The very last word of verse 1 is the word “race,” and it is the word agṓn. Oo, that’s good. Agṓn is short for agony. It’s helpful sometimes when we have an English derivative. I find that every time I find that it sticks in my mind that the word “race” is agṓn, but it’s good to look back at the root. Here’s sort of the “Bible Usage.” It’s an assembly, a place of assembly: especially an assembly to see games. So, what does that tell us? We’re kind of on the right track. If we’re building a picture of a race in a stadium, the word agṓn, translated “race” actually originally referred to the place where it happened—an arena, a stadium, an assembly of Greeks at their national games, a contest for a prize; any struggle or contest; a battle; an action at law, trial. In this context, these words, the “cloud,” the “witnesses,” the “endurance,” the “race,” is a literal picture of the first century stadium race—Paul seeing himself running, not physically, but it’s a picture of how he saw his life of faith. I’ve got to run with endurance the race set before me.

Now, when I start thinking, some things start going through my mind, and this is what I’m doing. I’m studying. I’m going slow. I’m reading the words, but things start kind of popping in my mind. For example, when I think about the race, an illustration, this just comes in my mind, right?

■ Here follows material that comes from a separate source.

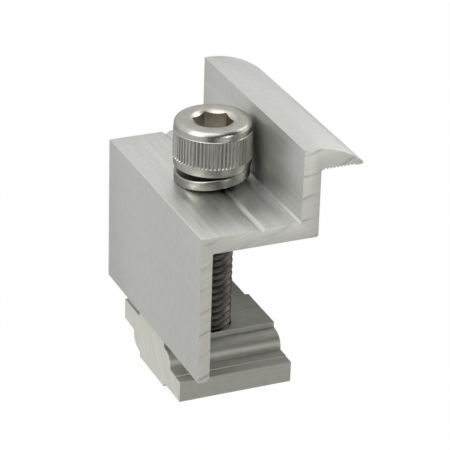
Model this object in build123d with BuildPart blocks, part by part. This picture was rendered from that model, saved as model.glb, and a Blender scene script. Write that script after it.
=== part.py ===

What kind of race are we talking? Can I start preaching? This is an old illustration. There’s different kinds of races. Is the race of life a hundred meters? So, now I’m over here in application. I’m illustrating. I’ve left the first century, I’m going to start sort of applying it to today. It just popped in my mind, so I’m going to capture it. Is it 100 meters? Is the race of life, the race of faith, it is over in ten seconds? Absolutely not, and you might want to make a few jokes about that. Is it a 10k? We have middle distance races that are over maybe thirty minutes or an hour or is life, is the battle of faith, is it a 10k? No, that’s not going to work. What did the Greeks give the world? They gave us the marathon, 26.2 miles.

When he says, “I’m running a race,” I think we’re talking about endurance. We’re talking about life. We’re talking about, “Man, this is not going to be easy.” Agṓn, this is like there’s going to be some serious need for endurance. I can’t quit. As I’m starting to think about this, how am I going to make the bridge between the first century and the twenty-first? Well, if I’m tracking with the context of the race and the pictures, and I begin to translate it. I build a little bridge over to something that people might understand. I might use these words in like a marathon.

Have you guys ever been around a marathon? I lived in Kona. I told my Hilo friend, I lived in Kona for one year and they have the IRONMAN. If you ever get a chance, just to see people cross the finish line, I think you get 24 hours. Is that right? Then, they shut it down. Some people crawl across the finish line like 15 hours later. I remember we were like in the middle of the night, I was living on the YWAM base. In the middle of the night, people just start screaming and cheering, and it’s somebody crawling to cross the finish line of the IRONMAN. Things like that kind of stick with you. That’s the kind of…what am I doing? In fact, let’s go ahead and do it.

You’ve got the Triathlon. What I’m doing is taking something from the first century, if I’m studying and tracking well, then if I begin to connect it with something in our world that people know or have seen or maybe experienced—right?—all of the sudden they start to see it. That’s a very simple illustration, but am I a false teacher? No, this is very simple stuff, but the second you say, “They were a sports-crazy culture,” you start talking about that, then people instantly realize, you know what? We’re a sports-crazy culture, too. That’s persisted, and then you start to go from there to the spiritual application of what he’s saying, which is, verse 2. I find myself doing this a lot in my preaching is I’m re-creating what the text is saying and interpreting it and bringing it alive, and as I do, it’s going to go spiritual. I’ll say something like, “Is Paul talking about the marathon?” And my church will say, they know what I’m doing, “No!” He’s talking about faith and the life of faith, and they get it. But you’ve already helped them to see it.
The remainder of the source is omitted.